How about a more famous one; like John Wayne Gacy.  Over the course of his spree of real evil from 1972 to 1978, he killed 33 men, mostly with strangulation.  

Now, to clarify, if instead of taking 6 years to kill those 33 men, John Wayne Gacy walked into a church, sealed the doors and systematically over the course of about an hour killed the 33 people sitting there, we'd be outraged.  The President would be making speeches, Congress would be proposing laws.  States, like California, would make it illegal to go into a Church with rope.  But yet, instead of that, we simply were afraid of John Wayne Gacy, the man, not his tools. Why is that?  The only thing that would be different is the amount of time it took for the murders to take place.  That's it.  The number of the dead didn't change, and those that suffered at his hands, remain dead no matter if it took thirty minutes to complete of six years.  The act was still murder, multiple murders.

John and Sarah Makin murdered babies over the course of their lives, as many as 13.  But I'd bet not a one of you know whom they are, and that's considered okay because it doesn't strike at the underlying emotionalism. The length of time that transpired and the sheer 'difference' of the emotional state from what happened in Newtown. I get it.

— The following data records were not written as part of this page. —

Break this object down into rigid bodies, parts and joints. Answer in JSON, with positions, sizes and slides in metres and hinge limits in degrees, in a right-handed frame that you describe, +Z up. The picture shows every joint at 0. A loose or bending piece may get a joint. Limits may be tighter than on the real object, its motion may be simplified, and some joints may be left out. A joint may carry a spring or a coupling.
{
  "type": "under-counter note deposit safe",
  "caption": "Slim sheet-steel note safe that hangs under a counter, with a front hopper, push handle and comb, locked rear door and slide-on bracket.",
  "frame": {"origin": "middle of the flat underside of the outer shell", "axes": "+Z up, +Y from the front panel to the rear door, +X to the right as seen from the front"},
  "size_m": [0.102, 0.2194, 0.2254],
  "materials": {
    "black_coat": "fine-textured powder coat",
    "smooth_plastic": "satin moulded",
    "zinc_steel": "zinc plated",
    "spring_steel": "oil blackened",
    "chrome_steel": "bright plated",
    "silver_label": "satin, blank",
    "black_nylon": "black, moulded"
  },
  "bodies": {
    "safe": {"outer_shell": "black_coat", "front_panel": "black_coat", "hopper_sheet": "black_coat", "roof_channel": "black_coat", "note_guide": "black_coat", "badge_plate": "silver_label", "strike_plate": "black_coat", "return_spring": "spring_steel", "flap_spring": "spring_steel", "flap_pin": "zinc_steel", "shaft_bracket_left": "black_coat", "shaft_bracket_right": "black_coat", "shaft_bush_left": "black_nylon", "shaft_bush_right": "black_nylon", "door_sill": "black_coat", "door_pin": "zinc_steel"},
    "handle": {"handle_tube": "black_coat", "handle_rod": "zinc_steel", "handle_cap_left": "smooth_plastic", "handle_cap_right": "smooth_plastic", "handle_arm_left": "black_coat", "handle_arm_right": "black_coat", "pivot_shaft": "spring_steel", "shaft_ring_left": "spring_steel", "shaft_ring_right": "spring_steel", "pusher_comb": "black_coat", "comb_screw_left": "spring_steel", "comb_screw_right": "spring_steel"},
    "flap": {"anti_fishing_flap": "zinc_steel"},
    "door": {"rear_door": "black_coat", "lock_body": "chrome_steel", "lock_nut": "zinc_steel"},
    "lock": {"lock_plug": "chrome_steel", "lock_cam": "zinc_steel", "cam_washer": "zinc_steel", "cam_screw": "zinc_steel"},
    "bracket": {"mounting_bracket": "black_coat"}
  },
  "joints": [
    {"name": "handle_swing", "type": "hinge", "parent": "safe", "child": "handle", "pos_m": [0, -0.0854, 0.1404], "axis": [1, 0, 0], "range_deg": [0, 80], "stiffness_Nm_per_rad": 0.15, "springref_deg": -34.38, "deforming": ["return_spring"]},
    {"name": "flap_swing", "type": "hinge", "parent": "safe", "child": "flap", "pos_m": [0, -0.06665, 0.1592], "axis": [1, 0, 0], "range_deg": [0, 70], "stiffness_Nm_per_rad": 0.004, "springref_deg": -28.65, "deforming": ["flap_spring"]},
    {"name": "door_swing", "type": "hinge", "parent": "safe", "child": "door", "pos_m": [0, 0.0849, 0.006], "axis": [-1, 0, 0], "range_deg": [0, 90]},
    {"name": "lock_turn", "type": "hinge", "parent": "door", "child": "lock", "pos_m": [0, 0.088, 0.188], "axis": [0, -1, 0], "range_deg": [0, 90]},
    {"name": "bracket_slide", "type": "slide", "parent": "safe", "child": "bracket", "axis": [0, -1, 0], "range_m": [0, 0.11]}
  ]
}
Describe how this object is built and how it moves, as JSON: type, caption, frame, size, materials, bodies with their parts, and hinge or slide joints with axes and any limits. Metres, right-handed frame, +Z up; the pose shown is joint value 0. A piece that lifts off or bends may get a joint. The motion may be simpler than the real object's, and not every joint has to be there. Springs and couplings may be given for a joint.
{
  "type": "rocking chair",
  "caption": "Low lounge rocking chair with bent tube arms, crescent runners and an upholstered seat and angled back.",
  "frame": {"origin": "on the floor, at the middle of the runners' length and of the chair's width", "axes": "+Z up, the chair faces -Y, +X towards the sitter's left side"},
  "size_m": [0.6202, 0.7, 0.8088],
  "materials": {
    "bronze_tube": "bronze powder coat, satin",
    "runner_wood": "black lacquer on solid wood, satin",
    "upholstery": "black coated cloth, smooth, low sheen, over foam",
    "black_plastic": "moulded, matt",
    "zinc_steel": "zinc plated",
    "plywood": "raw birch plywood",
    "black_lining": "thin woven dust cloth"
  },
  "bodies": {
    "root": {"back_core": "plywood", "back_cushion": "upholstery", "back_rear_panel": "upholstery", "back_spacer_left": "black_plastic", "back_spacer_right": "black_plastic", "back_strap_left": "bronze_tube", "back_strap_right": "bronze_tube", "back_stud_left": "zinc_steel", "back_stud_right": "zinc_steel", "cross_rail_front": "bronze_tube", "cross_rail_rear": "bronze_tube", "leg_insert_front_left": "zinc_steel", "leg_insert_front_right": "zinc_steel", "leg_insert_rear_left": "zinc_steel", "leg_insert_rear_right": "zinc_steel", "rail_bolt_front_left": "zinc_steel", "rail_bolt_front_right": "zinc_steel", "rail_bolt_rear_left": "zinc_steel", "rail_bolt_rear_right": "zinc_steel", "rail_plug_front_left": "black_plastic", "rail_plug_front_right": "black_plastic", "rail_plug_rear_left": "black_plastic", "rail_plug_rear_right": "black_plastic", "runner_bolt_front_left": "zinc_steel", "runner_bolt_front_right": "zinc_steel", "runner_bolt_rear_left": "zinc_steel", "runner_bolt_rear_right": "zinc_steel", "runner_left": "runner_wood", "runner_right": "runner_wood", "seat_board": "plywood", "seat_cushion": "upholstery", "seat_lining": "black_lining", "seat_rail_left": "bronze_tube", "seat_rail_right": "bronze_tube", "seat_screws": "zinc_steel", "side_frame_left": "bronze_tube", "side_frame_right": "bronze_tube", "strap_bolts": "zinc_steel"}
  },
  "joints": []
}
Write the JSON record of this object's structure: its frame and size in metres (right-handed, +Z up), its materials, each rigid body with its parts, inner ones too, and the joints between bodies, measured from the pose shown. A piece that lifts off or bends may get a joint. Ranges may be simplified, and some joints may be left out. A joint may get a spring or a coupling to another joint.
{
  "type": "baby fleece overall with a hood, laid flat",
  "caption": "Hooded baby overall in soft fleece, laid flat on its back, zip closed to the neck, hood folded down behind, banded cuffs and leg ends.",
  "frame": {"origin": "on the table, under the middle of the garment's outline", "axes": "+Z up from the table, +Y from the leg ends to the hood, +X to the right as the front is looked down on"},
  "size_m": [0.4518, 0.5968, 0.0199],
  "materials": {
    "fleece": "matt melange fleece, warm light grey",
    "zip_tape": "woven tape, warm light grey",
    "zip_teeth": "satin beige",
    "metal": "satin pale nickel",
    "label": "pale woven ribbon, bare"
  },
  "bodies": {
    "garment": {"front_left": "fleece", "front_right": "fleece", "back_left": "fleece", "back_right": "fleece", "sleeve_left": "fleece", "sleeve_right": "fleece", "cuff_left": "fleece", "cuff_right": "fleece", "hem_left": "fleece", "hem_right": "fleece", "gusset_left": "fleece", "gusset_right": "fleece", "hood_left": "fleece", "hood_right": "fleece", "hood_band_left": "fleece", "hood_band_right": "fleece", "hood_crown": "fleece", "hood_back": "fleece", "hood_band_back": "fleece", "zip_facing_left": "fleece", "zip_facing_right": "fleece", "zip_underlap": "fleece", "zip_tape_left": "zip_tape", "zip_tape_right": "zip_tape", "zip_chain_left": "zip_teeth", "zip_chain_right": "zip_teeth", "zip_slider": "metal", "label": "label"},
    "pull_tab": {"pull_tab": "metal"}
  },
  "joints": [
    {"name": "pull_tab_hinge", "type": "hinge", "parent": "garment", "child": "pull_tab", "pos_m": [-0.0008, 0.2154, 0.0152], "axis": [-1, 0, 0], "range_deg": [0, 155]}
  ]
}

The picture included with this article is the Long Island Serial Killer, who is still at large*. Ever heard of him? Of course, you haven't. And even if you have, it probably doesn't make your heart jump for justice like watching a whole bunch of people die at one time.

My point is, that we have a fundamental problem, we humans, in thinking that the size of the event, the occurrence at that moment, is more powerful than the same acts that simply take longer to occur.  Evil finds a way and it is not the fault or failure of the .22 caliber handgun that Joseph Christopher used. It is not the plastic bags and rope that John Wayne Gacy used. It is not the tool and it is definitively not the sensationalism of the crime that merits our attention. Frankly, people who follow so close to the present that the length of the past fades away as the news media speaks its next word, are not doing any justice to mankind. They are not becoming the keepers of the sacred knowledge and the creators of wisdom, but are instead, simply a kind of already saturated sponge, where the liquid of today runs into the drain of yesterday and is lost forever.

There needs to be a fundamental shift in thought.  Acts of violence should be measured equally.  Currently, the gruesomeness of the act is an emotional response by the viewer, not a rational (legal) recognition of the crime(s).  You see, when we allow emotion to make the decisions, we blame everything and anything. We get so lost that we actually blame time. We say, "only if he had been forced to take more time!" and since we can't pass laws to force time to change, we pass laws to change the way tools are used in a pathetic attempt to create more time (plenty of YouTube videos out there now show that limiting magazine size or bullet buttons make almost zero difference in the time spent).  We get so caught up we actually play god with the clock and try to force men to fit into the confines of the made-up time frame we allow lawmakers to create. It is absurd, and looking at it from the outside one can only shake their head, unable to understand why lawmakers blame everything but the criminal. And worse, why the average person loses their ability to perform logical thought and succumb to the emotionalism of the moment.

In the end, this emotionalism, following in the fast feet of sensationalism, destroys more than it helps, for it kills individuality. It, in fact, allows Legislators the right to ignore Natural freedoms and, by its actions, take Liberty and property from their own owners. Only a sensationalist, caught in the moment, would dare say that the theft of freedom and the taking of someone's property, who had nothing to do with the act, is an appropriate response. It would be like taking my chainsaw because my neighbor was cutting down other people's trees, purely an impulsive, emotional sensation outside of any kind of logical expectation.  It shows weakness, and a sad, misguided view of humanity, to blame all of mankind for the actions of a few. 

That is not an enlightened view, that, sirs, is the kind of thinking they used in the dark ages. I dare say, for progressive thinkers, your actions are truly regressive.

I stand in opposition to limiting people's personal freedoms. People are not property.